A recent article by Stephanie Clifford of The New York Times illuminates the matter. While jailhouse conversations can be incriminating, phone calls between client and counsel have been generally protected. More and more, however, emails are not afforded the same protection. It’s a practice Clifford points out that’s “wholly embraced in Brooklyn, where prosecutors have said they intend to read such emails in almost every case.” Cue the collective defense counsel shudder.
The article cites the Brooklyn case of Thomas DiFiore, a reputed organized crime family member, whose emails exchanged with his lawyer might become part of the prosecution’s case.
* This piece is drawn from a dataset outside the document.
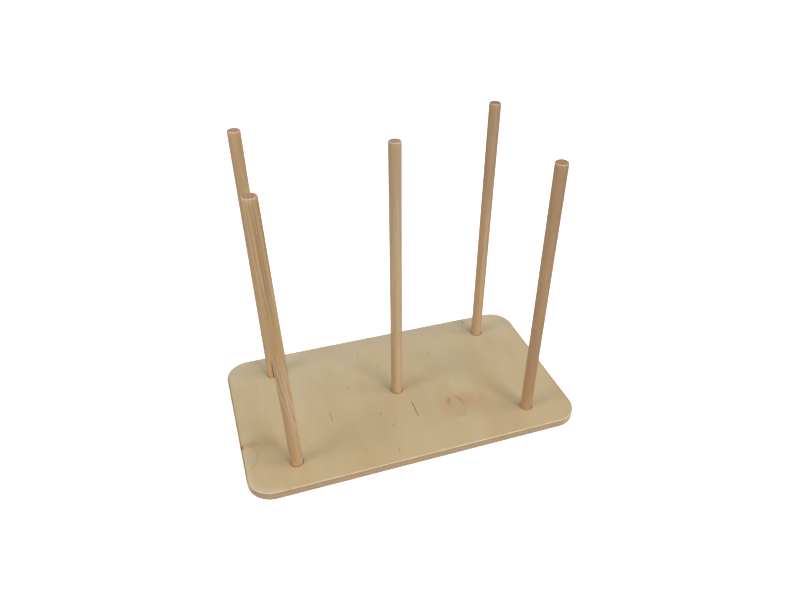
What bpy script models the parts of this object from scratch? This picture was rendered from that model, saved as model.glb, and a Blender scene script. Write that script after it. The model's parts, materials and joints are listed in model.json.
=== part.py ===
"""A peg loom: a thin plywood board with five round wooden pegs standing in drilled holes.

Metres, +Z up. The origin is the middle of the board's underside, which is where the centre
peg stands. The long front edge of the board faces -Y.

Each peg is a loose fit in a hole that goes right through the board, so it draws out along
its own axis, and it leans a little, as far as the play in the hole lets it.
"""

import math

import bmesh
import bpy
from mathutils import Matrix, Vector

OBJECT_NAME = "peg_loom"

# The board
BOARD_LENGTH = 0.350
BOARD_WIDTH = 0.200
BOARD_THICKNESS = 0.009
CORNER_RADIUS = 0.025
EASED_EDGE = 0.0008

# The pegs
PEG_DIAMETER = 0.012
PEG_LENGTH = 0.294
PEG_CHAMFER = 0.0009
PEG_SPACING_X = 0.250
PEG_SPACING_Y = 0.137
HOLE_PLAY = 0.0003  # between the peg and the wall of its hole, all the way round

# Facets
CORNER_SEGMENTS = 10
EASED_EDGE_SEGMENTS = 2
ROUND_SEGMENTS = 32
CUTTER_OVERHANG = 0.003
SMOOTH_BELOW = math.radians(40)
BEVEL_ABOVE = math.radians(60)

# Each peg's name, its place in the pattern (-1, 0 or 1 along X and Y), and how far it leans
# in its hole towards +X and towards +Y, in degrees
PEGS = [
    ("peg_front_left", (-1, -1), (-1.6, 0.8)),
    ("peg_front_right", (1, -1), (-1.6, -1.8)),
    ("peg_rear_left", (-1, 1), (-0.6, -0.1)),
    ("peg_rear_right", (1, 1), (-0.1, 0.2)),
    ("peg_centre", (0, 0), (0.0, 0.9)),
]

# Colours as linear RGB, and roughness
BIRCH_PLYWOOD = ((0.539, 0.429, 0.254), 0.55)
DOWEL_WOOD = ((0.462, 0.313, 0.181), 0.60)


def clear_scene():
    for obj in list(bpy.data.objects):
        bpy.data.objects.remove(obj, do_unlink=True)


def new_collection(name):
    collection = bpy.data.collections.new(name)
    bpy.context.scene.collection.children.link(collection)
    return collection


def wood_material(name, finish):
    (red, green, blue), roughness = finish
    material = bpy.data.materials.new(name)
    material.use_nodes = True
    shader = material.node_tree.nodes["Principled BSDF"]
    shader.inputs["Base Color"].default_value = (red, green, blue, 1.0)
    shader.inputs["Roughness"].default_value = roughness
    shader.inputs["Metallic"].default_value = 0.0
    return material


def object_from_bmesh(name, mesh_builder, collection):
    mesh = bpy.data.meshes.new(name)
    mesh_builder.to_mesh(mesh)
    mesh_builder.free()
    obj = bpy.data.objects.new(name, mesh)
    collection.objects.link(obj)
    return obj


def shade_round(obj):
    obj.data.shade_smooth()
    obj.data.set_sharp_from_angle(angle=SMOOTH_BELOW)


def bevel_edges(obj, width, segments):
    """Rounds or chamfers the edges where faces meet at about a right angle."""
    bevel = obj.modifiers.new("eased_edges", "BEVEL")
    bevel.width = width
    bevel.segments = segments
    bevel.limit_method = "ANGLE"
    bevel.angle_limit = BEVEL_ABOVE


def round_bar(name, radius, bottom, top, collection):
    """An upright cylinder round the object's own Z axis, from bottom to top."""
    bar = bmesh.new()
    bmesh.ops.create_cone(
        bar,
        cap_ends=True,
        segments=ROUND_SEGMENTS,
        radius1=radius,
        radius2=radius,
        depth=top - bottom,
        matrix=Matrix.Translation((0, 0, (top + bottom) / 2)),
    )
    return object_from_bmesh(name, bar, collection)


def hole_centre(place):
    return Vector((place[0] * PEG_SPACING_X / 2, place[1] * PEG_SPACING_Y / 2, 0))


def peg_axis(lean):
    """The peg's direction, upwards, from its lean towards +X and +Y in degrees."""
    lean_x, lean_y = (math.tan(math.radians(angle)) for angle in lean)
    return Vector((lean_x, lean_y, 1)).normalized()


def peg_foot(place, axis):
    """The centre of the peg's lower end. The axis passes through the middle of the hole,
    and the lowest point of the end's rim stands level with the board's underside."""
    end_radius = PEG_DIAMETER / 2 - PEG_CHAMFER
    height = end_radius * math.sqrt(1 - axis.z**2)
    middle_of_hole = hole_centre(place) + Vector((0, 0, BOARD_THICKNESS / 2))
    return middle_of_hole - axis * (middle_of_hole.z - height) / axis.z


def make_hole_cutters(collection):
    """One cutter for each peg's hole, longer than the board is thick."""
    radius = PEG_DIAMETER / 2 + HOLE_PLAY
    for name, place, _ in PEGS:
        cutter = round_bar(
            name.replace("peg", "hole"),
            radius,
            -CUTTER_OVERHANG,
            BOARD_THICKNESS + CUTTER_OVERHANG,
            collection,
        )
        cutter.location = hole_centre(place)
        cutter.hide_render = True
        cutter.display_type = "WIRE"


def make_board(collection, cutters):
    slab = bmesh.new()
    bmesh.ops.create_cube(slab, size=1)
    bmesh.ops.scale(slab, vec=(BOARD_LENGTH, BOARD_WIDTH, BOARD_THICKNESS), verts=slab.verts)
    bmesh.ops.translate(slab, vec=(0, 0, BOARD_THICKNESS / 2), verts=slab.verts)
    upright_edges = [
        edge
        for edge in slab.edges
        if abs(edge.verts[0].co.z - edge.verts[1].co.z) > BOARD_THICKNESS / 2
    ]
    bmesh.ops.bevel(
        slab,
        geom=upright_edges,
        offset=CORNER_RADIUS,
        segments=CORNER_SEGMENTS,
        profile=0.5,
        affect="EDGES",
    )
    board = object_from_bmesh("base_board", slab, collection)
    shade_round(board)
    bevel_edges(board, EASED_EDGE, EASED_EDGE_SEGMENTS)
    holes = board.modifiers.new("peg_holes", "BOOLEAN")
    holes.operation = "DIFFERENCE"
    holes.solver = "EXACT"
    holes.operand_type = "COLLECTION"
    holes.collection = cutters
    board.data.materials.append(wood_material("birch_plywood", BIRCH_PLYWOOD))
    return board


def make_peg(name, place, lean, material, collection):
    axis = peg_axis(lean)
    peg = round_bar(name, PEG_DIAMETER / 2, 0, PEG_LENGTH, collection)
    peg.location = peg_foot(place, axis)
    peg.rotation_mode = "QUATERNION"
    peg.rotation_quaternion = Vector((0, 0, 1)).rotation_difference(axis)
    shade_round(peg)
    bevel_edges(peg, PEG_CHAMFER, 1)
    peg.data.materials.append(material)
    return peg


def main():
    clear_scene()
    parts = new_collection(OBJECT_NAME)
    cutters = new_collection(OBJECT_NAME + "_cutters")
    make_hole_cutters(cutters)
    make_board(parts, cutters)
    for name, place, lean in PEGS:
        material = wood_material(name.replace("peg", "dowel"), DOWEL_WOOD)
        make_peg(name, place, lean, material, parts)


main()
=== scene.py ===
"""Looks for the peg loom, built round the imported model.

The plywood board and the five dowels are modelled again in finer mesh, in the places that the
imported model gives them. Positions are in the row frame, in metres. Each piece carries its own
procedural wood, which moves with it.
"""

import json
import math

import bmesh
import bpy
from mathutils import Matrix, Quaternion, Vector, noise

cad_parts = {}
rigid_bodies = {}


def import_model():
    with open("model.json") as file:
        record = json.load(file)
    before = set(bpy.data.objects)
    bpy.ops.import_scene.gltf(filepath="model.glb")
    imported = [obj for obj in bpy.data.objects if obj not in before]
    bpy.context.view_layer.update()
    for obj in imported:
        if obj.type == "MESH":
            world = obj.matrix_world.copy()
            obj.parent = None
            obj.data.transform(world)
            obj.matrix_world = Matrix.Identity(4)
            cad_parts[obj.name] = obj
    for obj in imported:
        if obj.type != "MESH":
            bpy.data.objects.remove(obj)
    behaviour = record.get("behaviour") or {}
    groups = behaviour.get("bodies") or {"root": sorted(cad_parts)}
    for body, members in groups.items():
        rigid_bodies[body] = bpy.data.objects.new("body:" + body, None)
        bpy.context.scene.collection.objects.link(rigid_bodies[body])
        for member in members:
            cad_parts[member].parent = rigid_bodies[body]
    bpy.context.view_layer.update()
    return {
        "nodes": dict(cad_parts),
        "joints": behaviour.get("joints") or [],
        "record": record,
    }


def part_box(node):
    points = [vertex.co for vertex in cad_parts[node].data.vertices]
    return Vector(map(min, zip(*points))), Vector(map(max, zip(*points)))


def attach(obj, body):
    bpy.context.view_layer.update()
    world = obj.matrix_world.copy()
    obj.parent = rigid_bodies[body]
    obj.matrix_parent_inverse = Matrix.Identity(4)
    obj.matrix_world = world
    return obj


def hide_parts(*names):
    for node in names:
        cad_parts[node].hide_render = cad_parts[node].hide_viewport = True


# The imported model, in a scene that holds nothing else
for startup_object in list(bpy.data.objects):
    bpy.data.objects.remove(startup_object)
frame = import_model()
BOARD_LOW, BOARD_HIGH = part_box("base_board")
BOARD_TOP = BOARD_HIGH.z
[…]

Other similar jailhouse privilege cases have emerged from Pennsylvania (email), Georgia (email) and right here in Austin, Texas (phone calls).
Is the government overstepping its authority? According to Clifford’s reporting, it is.
“It’s very troubling that the government’s pushing to the margins of the attorney-client relationship.”
— Ellen C. Yaroshefsky, Cardozo School of Law
Prosecutors have asserted that there are other forms of communication available to the defense, like in-person meetings and postal mail — options that defense counsel has characterized as “absurdly inefficient.”
Back in BK, counsel for Mr. DiFiore asked the court to stop the prosecutors’ monitoring practice. The presiding judge sided with the government. Meanwhile, a judge presiding over a different case ruled against the government, forbidding it “from looking at any of the attorney-client emails period.” As Clifford states in her report, federal judges have been divided on this privilege matter.
It’s uncertain what the future fate of attorney-client privilege for email communication will be. For now, in some big houses, snitches get stitches and prosecutors get an in to inmates’ email.